### Dataset excerpt:
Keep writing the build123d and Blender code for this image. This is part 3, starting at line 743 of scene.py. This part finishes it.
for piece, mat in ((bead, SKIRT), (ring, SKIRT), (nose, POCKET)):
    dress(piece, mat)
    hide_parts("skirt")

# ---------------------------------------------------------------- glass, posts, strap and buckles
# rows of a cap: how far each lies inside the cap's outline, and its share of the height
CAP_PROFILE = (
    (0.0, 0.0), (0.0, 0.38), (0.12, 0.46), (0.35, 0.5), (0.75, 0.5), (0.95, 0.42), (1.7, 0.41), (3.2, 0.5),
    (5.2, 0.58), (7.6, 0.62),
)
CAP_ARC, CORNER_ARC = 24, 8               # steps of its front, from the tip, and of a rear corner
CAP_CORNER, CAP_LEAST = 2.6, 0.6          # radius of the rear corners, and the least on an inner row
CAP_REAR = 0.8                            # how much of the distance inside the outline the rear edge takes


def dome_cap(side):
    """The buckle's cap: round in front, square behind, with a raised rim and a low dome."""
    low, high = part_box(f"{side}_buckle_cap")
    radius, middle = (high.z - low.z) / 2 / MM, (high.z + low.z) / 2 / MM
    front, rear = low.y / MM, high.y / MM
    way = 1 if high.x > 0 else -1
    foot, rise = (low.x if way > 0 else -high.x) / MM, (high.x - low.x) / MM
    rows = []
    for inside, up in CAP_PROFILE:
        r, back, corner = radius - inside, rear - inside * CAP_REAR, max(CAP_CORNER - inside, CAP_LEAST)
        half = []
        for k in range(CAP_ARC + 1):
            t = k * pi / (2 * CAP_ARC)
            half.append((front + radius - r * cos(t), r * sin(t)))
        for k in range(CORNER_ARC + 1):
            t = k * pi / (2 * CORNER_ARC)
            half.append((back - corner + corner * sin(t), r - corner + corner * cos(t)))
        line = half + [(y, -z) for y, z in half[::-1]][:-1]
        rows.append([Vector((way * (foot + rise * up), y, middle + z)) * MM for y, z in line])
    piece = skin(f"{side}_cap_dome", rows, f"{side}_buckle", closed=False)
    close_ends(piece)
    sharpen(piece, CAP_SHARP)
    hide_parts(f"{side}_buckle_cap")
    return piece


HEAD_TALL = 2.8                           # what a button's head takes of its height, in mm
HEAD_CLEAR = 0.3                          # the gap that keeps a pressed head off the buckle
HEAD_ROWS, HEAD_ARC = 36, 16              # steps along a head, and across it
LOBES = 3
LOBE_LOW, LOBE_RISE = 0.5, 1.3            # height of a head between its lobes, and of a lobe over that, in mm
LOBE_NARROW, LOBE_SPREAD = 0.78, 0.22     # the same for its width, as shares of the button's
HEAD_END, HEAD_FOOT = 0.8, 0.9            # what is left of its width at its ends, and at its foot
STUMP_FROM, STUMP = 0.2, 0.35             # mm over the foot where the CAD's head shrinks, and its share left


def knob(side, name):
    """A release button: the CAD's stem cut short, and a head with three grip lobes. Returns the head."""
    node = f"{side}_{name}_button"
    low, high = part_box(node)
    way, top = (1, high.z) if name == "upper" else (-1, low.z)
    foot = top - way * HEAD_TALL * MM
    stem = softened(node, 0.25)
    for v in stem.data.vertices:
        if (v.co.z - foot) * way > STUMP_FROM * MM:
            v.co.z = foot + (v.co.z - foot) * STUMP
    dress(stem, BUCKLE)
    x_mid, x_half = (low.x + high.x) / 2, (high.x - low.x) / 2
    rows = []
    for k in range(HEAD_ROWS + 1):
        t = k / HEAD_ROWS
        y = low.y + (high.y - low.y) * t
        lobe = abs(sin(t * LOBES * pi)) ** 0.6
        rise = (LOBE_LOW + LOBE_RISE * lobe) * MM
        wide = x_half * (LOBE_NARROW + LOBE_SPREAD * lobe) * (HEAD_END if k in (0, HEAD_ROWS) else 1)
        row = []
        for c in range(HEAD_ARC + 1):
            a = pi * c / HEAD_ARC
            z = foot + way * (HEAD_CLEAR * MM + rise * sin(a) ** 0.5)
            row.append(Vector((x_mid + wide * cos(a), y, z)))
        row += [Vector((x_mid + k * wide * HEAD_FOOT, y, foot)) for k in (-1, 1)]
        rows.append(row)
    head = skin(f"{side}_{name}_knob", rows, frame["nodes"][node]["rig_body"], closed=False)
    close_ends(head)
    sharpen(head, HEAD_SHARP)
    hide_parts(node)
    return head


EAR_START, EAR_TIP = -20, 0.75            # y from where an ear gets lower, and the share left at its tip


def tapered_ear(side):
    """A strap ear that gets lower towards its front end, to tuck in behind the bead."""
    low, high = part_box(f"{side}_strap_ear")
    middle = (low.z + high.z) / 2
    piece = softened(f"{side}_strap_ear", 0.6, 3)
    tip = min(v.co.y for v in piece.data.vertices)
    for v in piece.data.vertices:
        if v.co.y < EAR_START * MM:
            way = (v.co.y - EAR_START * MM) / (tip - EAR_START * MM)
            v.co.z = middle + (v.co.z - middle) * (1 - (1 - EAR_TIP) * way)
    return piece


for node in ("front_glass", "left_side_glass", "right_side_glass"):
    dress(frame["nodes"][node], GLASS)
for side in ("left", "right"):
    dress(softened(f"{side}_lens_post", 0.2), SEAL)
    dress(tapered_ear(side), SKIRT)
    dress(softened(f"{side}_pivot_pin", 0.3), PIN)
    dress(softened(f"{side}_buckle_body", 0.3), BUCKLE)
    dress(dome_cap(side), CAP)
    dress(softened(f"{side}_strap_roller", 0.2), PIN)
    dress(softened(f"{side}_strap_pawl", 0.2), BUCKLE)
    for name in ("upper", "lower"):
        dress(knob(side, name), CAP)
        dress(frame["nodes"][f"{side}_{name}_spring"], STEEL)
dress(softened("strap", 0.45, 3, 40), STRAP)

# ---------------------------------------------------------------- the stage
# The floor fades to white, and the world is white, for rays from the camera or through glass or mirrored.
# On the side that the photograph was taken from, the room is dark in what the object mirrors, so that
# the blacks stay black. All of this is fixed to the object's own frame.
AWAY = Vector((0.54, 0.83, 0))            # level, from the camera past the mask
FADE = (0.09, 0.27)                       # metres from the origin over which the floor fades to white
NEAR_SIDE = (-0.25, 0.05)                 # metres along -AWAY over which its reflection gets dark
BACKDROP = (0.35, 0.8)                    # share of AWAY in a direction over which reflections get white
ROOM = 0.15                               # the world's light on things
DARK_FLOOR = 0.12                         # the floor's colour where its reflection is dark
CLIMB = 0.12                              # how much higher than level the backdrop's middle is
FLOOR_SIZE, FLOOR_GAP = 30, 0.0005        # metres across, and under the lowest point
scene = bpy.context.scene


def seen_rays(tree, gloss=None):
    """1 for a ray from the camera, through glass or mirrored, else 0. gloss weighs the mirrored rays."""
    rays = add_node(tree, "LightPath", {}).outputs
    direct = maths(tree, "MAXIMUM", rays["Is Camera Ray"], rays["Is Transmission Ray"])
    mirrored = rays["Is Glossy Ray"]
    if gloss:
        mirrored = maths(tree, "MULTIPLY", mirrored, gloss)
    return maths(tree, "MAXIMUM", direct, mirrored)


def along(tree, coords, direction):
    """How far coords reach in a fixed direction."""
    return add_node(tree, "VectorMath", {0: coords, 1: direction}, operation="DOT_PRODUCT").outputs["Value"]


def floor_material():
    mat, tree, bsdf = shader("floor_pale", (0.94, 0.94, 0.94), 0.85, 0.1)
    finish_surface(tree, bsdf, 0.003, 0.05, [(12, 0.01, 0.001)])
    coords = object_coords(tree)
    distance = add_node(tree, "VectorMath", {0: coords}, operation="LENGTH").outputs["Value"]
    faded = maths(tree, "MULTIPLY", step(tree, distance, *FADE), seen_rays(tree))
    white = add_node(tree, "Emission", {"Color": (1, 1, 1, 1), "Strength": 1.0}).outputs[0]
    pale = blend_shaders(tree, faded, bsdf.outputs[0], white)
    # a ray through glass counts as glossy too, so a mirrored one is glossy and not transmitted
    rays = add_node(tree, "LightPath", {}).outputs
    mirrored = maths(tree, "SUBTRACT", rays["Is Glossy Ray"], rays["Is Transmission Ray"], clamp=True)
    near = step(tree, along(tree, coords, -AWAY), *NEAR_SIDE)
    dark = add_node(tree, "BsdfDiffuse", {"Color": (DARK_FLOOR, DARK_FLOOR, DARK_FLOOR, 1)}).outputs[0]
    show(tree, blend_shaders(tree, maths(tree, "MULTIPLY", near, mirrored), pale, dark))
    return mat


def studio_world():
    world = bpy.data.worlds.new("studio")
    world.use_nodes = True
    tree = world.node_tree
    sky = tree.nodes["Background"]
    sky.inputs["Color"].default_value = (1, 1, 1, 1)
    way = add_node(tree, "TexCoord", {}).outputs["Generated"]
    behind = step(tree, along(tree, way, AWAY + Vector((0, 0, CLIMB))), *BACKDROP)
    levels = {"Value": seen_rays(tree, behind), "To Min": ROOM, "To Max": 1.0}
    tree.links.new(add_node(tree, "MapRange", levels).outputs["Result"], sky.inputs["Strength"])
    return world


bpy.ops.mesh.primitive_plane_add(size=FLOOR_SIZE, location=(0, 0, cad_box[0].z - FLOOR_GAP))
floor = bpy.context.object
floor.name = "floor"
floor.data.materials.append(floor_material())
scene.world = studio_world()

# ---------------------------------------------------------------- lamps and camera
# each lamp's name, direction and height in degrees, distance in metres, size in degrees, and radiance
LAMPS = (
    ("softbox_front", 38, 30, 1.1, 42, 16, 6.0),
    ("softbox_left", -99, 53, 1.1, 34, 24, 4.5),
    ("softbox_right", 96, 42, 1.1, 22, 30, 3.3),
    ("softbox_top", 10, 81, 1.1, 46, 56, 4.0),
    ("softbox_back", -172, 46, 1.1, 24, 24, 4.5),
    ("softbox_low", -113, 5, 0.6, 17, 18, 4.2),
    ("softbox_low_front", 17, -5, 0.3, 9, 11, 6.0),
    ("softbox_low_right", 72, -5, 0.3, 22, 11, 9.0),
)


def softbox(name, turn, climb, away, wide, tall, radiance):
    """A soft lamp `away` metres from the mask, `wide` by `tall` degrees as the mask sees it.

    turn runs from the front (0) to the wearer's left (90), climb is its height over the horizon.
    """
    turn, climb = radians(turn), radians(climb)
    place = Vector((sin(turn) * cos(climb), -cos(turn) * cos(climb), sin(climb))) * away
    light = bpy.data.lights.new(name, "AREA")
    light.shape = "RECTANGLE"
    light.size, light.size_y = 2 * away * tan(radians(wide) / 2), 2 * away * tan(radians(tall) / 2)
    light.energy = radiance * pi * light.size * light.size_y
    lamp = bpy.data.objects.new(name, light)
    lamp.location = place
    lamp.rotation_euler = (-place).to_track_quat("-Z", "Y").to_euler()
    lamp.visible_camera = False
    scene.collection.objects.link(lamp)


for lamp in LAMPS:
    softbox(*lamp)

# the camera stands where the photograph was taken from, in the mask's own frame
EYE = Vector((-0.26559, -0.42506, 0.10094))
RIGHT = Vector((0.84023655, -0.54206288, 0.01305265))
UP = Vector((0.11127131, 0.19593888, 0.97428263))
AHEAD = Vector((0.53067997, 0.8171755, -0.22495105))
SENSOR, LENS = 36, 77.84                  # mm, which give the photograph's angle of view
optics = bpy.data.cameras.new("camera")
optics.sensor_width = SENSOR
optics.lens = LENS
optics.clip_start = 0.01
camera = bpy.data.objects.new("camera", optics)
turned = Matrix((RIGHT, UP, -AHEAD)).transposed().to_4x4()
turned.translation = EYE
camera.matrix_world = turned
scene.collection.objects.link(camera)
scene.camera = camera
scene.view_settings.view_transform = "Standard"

### Exercise description:
Beginning at the first line above, repeat exactly until the line containing "CAP_REAR = 0.8", which is included.

### Result:
Keep writing the build123d and Blender code for this image. This is part 3, starting at line 743 of scene.py. This part finishes it.
for piece, mat in ((bead, SKIRT), (ring, SKIRT), (nose, POCKET)):
    dress(piece, mat)
    hide_parts("skirt")

# ---------------------------------------------------------------- glass, posts, strap and buckles
# rows of a cap: how far each lies inside the cap's outline, and its share of the height
CAP_PROFILE = (
    (0.0, 0.0), (0.0, 0.38), (0.12, 0.46), (0.35, 0.5), (0.75, 0.5), (0.95, 0.42), (1.7, 0.41), (3.2, 0.5),
    (5.2, 0.58), (7.6, 0.62),
)
CAP_ARC, CORNER_ARC = 24, 8               # steps of its front, from the tip, and of a rear corner
CAP_CORNER, CAP_LEAST = 2.6, 0.6          # radius of the rear corners, and the least on an inner row
CAP_REAR = 0.8                            # how much of the distance inside the outline the rear edge takes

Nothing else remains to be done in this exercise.